## Objective
Retype everything from the line that contains "bends += [bead_bend, bead_bend]" down to the line that contains "zip(*points))), Vector(map(max, zip(*points)))", inclusive, without altering or adding anything.

## Supplied data
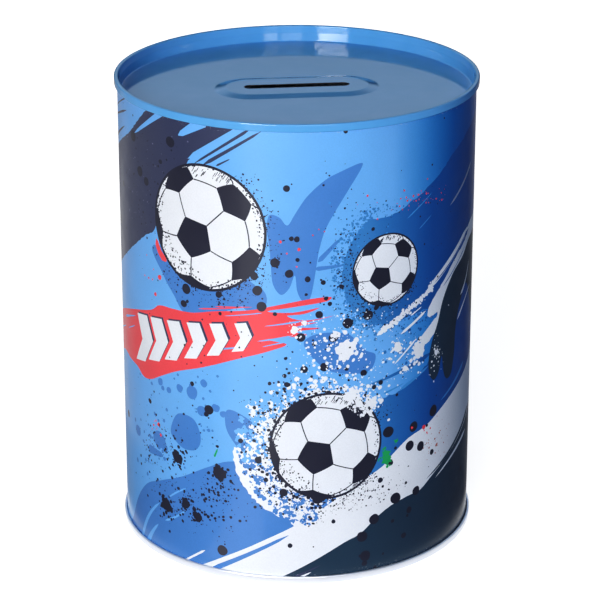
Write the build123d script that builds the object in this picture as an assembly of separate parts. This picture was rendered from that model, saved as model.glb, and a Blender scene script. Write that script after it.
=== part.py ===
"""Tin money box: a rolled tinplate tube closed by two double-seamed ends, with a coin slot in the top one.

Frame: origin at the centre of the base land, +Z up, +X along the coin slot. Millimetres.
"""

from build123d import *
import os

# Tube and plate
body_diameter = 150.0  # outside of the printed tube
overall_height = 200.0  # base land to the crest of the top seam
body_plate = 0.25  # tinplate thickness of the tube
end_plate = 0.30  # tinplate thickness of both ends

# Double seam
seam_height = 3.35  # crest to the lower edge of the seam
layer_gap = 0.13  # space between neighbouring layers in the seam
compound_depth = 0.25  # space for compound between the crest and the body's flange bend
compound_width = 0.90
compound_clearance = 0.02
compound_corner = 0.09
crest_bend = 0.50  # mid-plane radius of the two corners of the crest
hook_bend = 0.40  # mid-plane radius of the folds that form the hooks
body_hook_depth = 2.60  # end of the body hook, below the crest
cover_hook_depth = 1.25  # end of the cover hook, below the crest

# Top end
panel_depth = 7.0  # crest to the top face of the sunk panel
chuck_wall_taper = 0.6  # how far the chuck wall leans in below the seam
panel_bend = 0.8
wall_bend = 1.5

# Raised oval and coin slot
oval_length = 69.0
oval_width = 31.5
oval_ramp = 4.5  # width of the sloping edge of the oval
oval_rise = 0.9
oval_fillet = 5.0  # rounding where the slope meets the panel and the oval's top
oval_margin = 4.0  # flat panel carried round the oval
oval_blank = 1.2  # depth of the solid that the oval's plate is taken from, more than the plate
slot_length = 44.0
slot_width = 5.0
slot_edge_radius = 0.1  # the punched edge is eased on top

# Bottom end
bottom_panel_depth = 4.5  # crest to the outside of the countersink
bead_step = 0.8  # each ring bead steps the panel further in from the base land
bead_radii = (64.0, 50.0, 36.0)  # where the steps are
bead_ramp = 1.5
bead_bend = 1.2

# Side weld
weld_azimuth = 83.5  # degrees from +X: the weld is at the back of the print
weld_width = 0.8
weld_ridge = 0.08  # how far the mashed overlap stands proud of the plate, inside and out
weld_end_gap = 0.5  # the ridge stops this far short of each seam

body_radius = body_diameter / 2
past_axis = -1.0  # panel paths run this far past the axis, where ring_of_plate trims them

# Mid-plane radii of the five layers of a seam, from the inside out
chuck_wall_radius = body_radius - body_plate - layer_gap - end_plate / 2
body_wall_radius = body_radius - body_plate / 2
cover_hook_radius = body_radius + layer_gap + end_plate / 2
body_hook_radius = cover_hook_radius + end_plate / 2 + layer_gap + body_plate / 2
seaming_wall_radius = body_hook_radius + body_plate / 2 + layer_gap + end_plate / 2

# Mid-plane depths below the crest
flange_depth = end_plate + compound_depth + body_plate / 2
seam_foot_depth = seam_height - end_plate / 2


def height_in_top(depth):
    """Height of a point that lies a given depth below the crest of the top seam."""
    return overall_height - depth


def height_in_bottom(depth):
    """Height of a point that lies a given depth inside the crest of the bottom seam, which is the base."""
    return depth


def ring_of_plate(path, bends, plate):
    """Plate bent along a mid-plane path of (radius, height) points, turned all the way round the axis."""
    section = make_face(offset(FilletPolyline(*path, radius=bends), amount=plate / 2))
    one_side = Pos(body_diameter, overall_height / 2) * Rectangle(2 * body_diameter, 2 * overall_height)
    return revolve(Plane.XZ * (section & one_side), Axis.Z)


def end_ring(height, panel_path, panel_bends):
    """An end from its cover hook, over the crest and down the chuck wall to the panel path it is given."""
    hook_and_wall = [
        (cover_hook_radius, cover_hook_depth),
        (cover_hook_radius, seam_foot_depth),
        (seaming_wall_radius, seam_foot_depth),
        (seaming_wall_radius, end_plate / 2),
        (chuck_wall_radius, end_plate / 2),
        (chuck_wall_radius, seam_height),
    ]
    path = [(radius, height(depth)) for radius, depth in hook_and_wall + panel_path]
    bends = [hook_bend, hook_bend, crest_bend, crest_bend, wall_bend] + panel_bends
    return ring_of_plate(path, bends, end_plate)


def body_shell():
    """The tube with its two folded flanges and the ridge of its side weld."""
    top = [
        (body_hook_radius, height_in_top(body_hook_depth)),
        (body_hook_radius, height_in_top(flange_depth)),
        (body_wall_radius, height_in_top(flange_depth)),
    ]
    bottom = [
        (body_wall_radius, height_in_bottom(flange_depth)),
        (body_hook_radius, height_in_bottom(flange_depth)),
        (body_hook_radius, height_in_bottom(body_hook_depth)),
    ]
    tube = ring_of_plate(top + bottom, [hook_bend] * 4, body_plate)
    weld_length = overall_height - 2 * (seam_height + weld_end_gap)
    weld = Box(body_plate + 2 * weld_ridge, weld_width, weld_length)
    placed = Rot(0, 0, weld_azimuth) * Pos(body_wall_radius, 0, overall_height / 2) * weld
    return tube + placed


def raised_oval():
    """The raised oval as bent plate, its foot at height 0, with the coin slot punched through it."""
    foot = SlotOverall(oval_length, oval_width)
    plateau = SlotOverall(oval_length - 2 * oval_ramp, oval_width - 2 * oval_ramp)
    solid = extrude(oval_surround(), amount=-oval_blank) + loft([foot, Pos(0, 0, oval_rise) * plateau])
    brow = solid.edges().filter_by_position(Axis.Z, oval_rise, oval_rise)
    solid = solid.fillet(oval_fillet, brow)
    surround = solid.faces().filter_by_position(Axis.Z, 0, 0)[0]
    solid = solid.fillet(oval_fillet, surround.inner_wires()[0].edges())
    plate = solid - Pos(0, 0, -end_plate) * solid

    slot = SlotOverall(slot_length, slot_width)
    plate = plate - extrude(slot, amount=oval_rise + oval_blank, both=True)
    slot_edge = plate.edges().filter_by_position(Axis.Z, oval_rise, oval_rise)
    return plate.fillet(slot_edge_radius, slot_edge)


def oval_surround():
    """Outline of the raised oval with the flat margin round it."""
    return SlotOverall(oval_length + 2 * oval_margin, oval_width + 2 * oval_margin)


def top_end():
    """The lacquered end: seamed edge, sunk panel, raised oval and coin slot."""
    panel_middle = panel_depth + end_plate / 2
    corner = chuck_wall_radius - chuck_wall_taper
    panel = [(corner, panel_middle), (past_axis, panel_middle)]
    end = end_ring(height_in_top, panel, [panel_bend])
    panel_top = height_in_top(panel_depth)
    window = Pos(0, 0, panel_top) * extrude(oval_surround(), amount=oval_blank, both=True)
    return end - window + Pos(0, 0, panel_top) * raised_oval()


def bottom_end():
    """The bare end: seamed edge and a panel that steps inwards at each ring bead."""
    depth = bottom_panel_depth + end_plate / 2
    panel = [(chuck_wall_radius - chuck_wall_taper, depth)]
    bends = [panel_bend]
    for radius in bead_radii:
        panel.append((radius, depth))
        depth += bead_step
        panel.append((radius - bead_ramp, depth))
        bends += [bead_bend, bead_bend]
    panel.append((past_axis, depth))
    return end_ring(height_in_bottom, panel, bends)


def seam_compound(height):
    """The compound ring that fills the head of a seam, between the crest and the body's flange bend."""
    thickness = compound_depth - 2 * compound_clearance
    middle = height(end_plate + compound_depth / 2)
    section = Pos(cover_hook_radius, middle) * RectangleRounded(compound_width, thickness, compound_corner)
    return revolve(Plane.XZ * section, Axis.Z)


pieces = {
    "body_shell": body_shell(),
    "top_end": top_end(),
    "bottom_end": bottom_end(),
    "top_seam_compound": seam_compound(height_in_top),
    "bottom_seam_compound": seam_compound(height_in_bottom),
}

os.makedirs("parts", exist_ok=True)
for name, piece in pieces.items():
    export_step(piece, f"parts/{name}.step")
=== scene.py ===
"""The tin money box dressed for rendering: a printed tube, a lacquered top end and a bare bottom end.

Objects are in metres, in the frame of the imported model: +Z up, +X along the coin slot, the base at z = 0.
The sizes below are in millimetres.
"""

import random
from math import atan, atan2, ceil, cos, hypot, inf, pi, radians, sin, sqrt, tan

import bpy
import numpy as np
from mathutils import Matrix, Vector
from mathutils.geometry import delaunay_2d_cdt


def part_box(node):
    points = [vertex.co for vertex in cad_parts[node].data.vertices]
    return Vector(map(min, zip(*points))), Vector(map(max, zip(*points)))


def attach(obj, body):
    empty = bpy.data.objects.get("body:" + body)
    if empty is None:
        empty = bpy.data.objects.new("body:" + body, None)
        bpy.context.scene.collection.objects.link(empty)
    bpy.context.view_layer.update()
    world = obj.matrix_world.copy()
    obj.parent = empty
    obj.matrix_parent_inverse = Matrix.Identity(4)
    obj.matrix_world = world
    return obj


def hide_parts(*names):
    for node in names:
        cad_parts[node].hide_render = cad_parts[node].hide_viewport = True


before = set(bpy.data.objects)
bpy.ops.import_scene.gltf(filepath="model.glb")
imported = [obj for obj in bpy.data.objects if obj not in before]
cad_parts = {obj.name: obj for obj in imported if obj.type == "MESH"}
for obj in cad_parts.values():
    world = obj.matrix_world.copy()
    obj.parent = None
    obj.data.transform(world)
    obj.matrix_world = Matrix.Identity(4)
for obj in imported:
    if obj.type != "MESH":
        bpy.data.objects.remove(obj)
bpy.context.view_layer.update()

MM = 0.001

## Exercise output
        bends += [bead_bend, bead_bend]
    panel.append((past_axis, depth))
    return end_ring(height_in_bottom, panel, bends)


def seam_compound(height):
    """The compound ring that fills the head of a seam, between the crest and the body's flange bend."""
    thickness = compound_depth - 2 * compound_clearance
    middle = height(end_plate + compound_depth / 2)
    section = Pos(cover_hook_radius, middle) * RectangleRounded(compound_width, thickness, compound_corner)
    return revolve(Plane.XZ * section, Axis.Z)


pieces = {
    "body_shell": body_shell(),
    "top_end": top_end(),
    "bottom_end": bottom_end(),
    "top_seam_compound": seam_compound(height_in_top),
    "bottom_seam_compound": seam_compound(height_in_bottom),
}

os.makedirs("parts", exist_ok=True)
for name, piece in pieces.items():
    export_step(piece, f"parts/{name}.step")
=== scene.py ===
"""The tin money box dressed for rendering: a printed tube, a lacquered top end and a bare bottom end.

Objects are in metres, in the frame of the imported model: +Z up, +X along the coin slot, the base at z = 0.
The sizes below are in millimetres.
"""

import random
from math import atan, atan2, ceil, cos, hypot, inf, pi, radians, sin, sqrt, tan

import bpy
import numpy as np
from mathutils import Matrix, Vector
from mathutils.geometry import delaunay_2d_cdt


def part_box(node):
    points = [vertex.co for vertex in cad_parts[node].data.vertices]
    return Vector(map(min, zip(*points))), Vector(map(max, zip(*points)))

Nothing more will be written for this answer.